Conformational Preference and Donor Atom Interaction Leading to Hexacoordination vs Pentacoordination in Bicyclic Tetraoxyphosphoranes(1).

New bicyclic tetraoxyphosphoranes all containing a six-membered oxaphosphorinane ring, C(6)H(8)(CH(2)O)(2)P(OC(12)H(8))(OXyl) (1), (C(6)H(4)O)(2)P(OC(12)H(8))(OXyl) (2), CH(2)(t-Bu)(2)C(6)H(2)OP(OC(12)H(8))(OXyl) (3), O(2)S(t-Bu)MeC(6)H(2)OP(OC(12)H(8))(OXyl) (4), and S(t-Bu)MeC(6)H(2)OP(OC(12)H(8))(OXyl) (5), were synthesized by the oxidative addition reaction of the cyclic phosphine P(OC(12)H(8))(OXyl) (6) with an appropriate diol in the presence of N-chlorodiisopropylamine.
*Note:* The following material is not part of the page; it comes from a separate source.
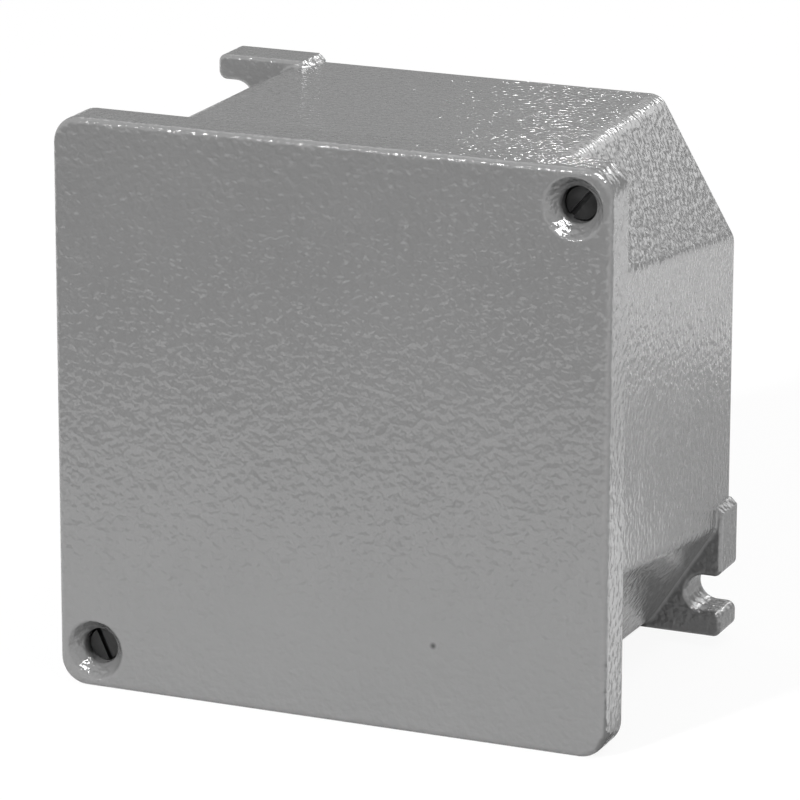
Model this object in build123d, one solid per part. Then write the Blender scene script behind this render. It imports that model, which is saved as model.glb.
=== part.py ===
from build123d import *
import os
from math import cos, radians, sin

# Die cast aluminium junction box with a square lid held by two captive screws.
# The origin is the centre of the flat back face. +Z is up, the lid faces -Y and +X is to its right.
# Depths are counted forwards from the back face, so a depth d lies at y = -d. All sizes are in millimetres.

# Lid casting
lid_width = 90.0
lid_depth = 7.2
lid_face = 2.6
lid_skirt = 2.0
lid_corner_radius = 4.3
lid_edge_radius = 1.0
lid_back_chamfer = 0.3
lid_pocket_radius = 2.0

# Base casting, from the back face to the joint with the lid
base_depth = 55.3
rim_inset = 0.4
wall_taper = 2.7
wall = 3.0
floor_thickness = 3.2
outer_corner_radius = 3.0
cavity_corner_radius = 2.0
back_chamfer = 0.4

# The cut corners. Each facet is set by its angle from the horizontal and by how deep it cuts the square corner.
screw_facet_angle = 60.0
screw_cut_rim = 8.2
screw_cut_back = 10.8
screw_cavity_cut_rim = 9.5
screw_cavity_cut_floor = 9.8
lug_facet_angle = 57.0
lug_cut_rim = 14.6
lug_cut_back = 8.5
lug_cavity_draft = 0.9

# Joint between the castings: a tongue on the rim presses a gasket in a groove of the lid
groove_inset = 1.3
groove_width = 2.0
groove_depth = 3.0
groove_screw_land = 0.9
tongue_width = 1.2
tongue_height = 1.2
groove_lip = 1.4
gasket_side_gap = 0.05

# Lid screws, M3 cheese heads sunk deep, with a waisted neck that carries a retaining ring
screw_inset = 6.0
dish_radius = 4.75
dish_depth = 2.3
dish_edge_radius = 0.45
dish_throat_radius = 0.6
head_radius = 2.68
head_height = 2.0
head_recess_clearance = 0.12
head_seat_land = 1.6
head_chamfer = 0.25
slot_width = 0.8
slot_depth = 0.9
slot_angle_top = 50.0
slot_angle_bottom = 115.0
neck_radius = 1.3
thread_radius = 1.5
thread_engagement = 4.0
thread_clearance = 0.05
lid_hole_clearance = 0.25
screw_tip_chamfer = 0.4
ring_radius = 2.5
ring_thickness = 0.8
ring_bore_clearance = 0.05
ring_pocket_clearance = 0.25
screw_lift = 4.2
lift_spare = 0.1

# Post behind each lid screw, which runs out into the facet
post_radius = 4.3
post_straight = 4.2
post_tip_radius = 2.6
post_nose_length = 2.8
post_nose_radius = 0.8
post_run = 4.0
screw_tip_gap = 0.6

# Fixing lugs at the back of the other two corners, each with an open slot
lug_stand = 1.3
lug_width = 15.6
lug_height = 21.2
lug_thickness = 7.0
lug_corner_radius = 1.3
lug_wall_chamfer = 1.0
lug_edge_chamfer = 0.45
lug_root = 0.3
slot_half_width = 2.95
slot_inset_x = 2.9
slot_inset_z = 7.0

# Tapped pillars on the floor for a mounting plate or rail
pillar_spacing = 50.0
pillar_radius = 4.0
pillar_height = 6.0
pillar_bore_radius = 1.65
pillar_bore_depth = 7.5
pillar_root = 0.8

# Earth terminal on its own pillar
earth_x = 0.0
earth_inset = 12.9
earth_pillar_radius = 4.6
earth_pillar_height = 7.0
earth_thread_radius = 2.0
earth_thread_clearance = 0.05
earth_bore_depth = 8.5
earth_screw_length = 8.0
earth_head_radius = 3.5
earth_head_height = 2.6
earth_slot_width = 1.2
earth_slot_depth = 1.2
earth_slot_angle = 35.0
clamp_side = 9.4
clamp_thickness = 0.9
clamp_horn = 1.1
clamp_hole_clearance = 0.25
spring_radius = 3.4
spring_thickness = 0.9
spring_gap = 0.7
spring_bore_clearance = 0.15
spring_split_angle = 20.0

# How far a cutter runs past a face, and how near counts as the same place
cutter_overrun = 1.0
same_place = 0.01

# Places worked out from the sizes above
overall_depth = base_depth + lid_depth
rim_half = lid_width / 2 - rim_inset
back_half = rim_half - wall_taper
side_draft = wall_taper / base_depth
floor_half = back_half + side_draft * floor_thickness - wall
screw_offset = lid_width / 2 - screw_inset
lug_reach = back_half + lug_stand
fixing_slot_x = lug_reach - slot_inset_x
fixing_slot_z = lug_reach - slot_inset_z
earth_z = earth_inset - back_half
head_recess_radius = head_radius + head_recess_clearance
head_seat = base_depth + head_seat_land
ring_pocket_radius = ring_radius + ring_pocket_clearance
ring_front = base_depth - screw_lift - lift_spare
thread_front = ring_front - ring_thickness
thread_back = thread_front - thread_engagement
ring_pocket_floor = thread_front - lift_spare
bore_end = thread_back - screw_tip_gap
tongue_top = base_depth + tongue_height
groove_top = base_depth + groove_depth
earth_top = floor_thickness + earth_pillar_height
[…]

X-ray analysis revealed trigonal bipyramidal (TBP) geometries for 1-4 where the dioxa ring varied in size from six- to eight-membered. With a sulfur donor atom as part of an eight-membered ring in place of a potential oxygen donor atom of a sulfone group as in 4, the X-ray study of 5 showed the formation of a hexacoordinated structure via a P-S interaction. Ring constraints are evaluated to give an order of conformational flexibility associated with the (TBP) tetraoxyphosphoranes 4 > 3 approximately 1 > 2 which parallels the degree of shielding from (31)P NMR chemical shifts: 4 > 3 > 1 > 2. The six- and seven-membered dioxa rings in 1 and 2, respectively, are positioned at axial-equatorial sites, whereas the eight-membered dioxa ring in 3 and 4 occupies diequatorial sites of a TBP. V-T (1)H NMR data give barriers to xylyl group rotation about the C-OXyl bond. The geometry of 5 is located along a coordinate from square pyramidal toward octahedral to the extent of 60.7%. Achieving hexacoordination in bicyclic tetraoxyphosphoranes of reduced electrophilicity relative to bicyclic pentaoxyphosphoranes appears to be dependent on the presence of a sufficiently strong donor atom.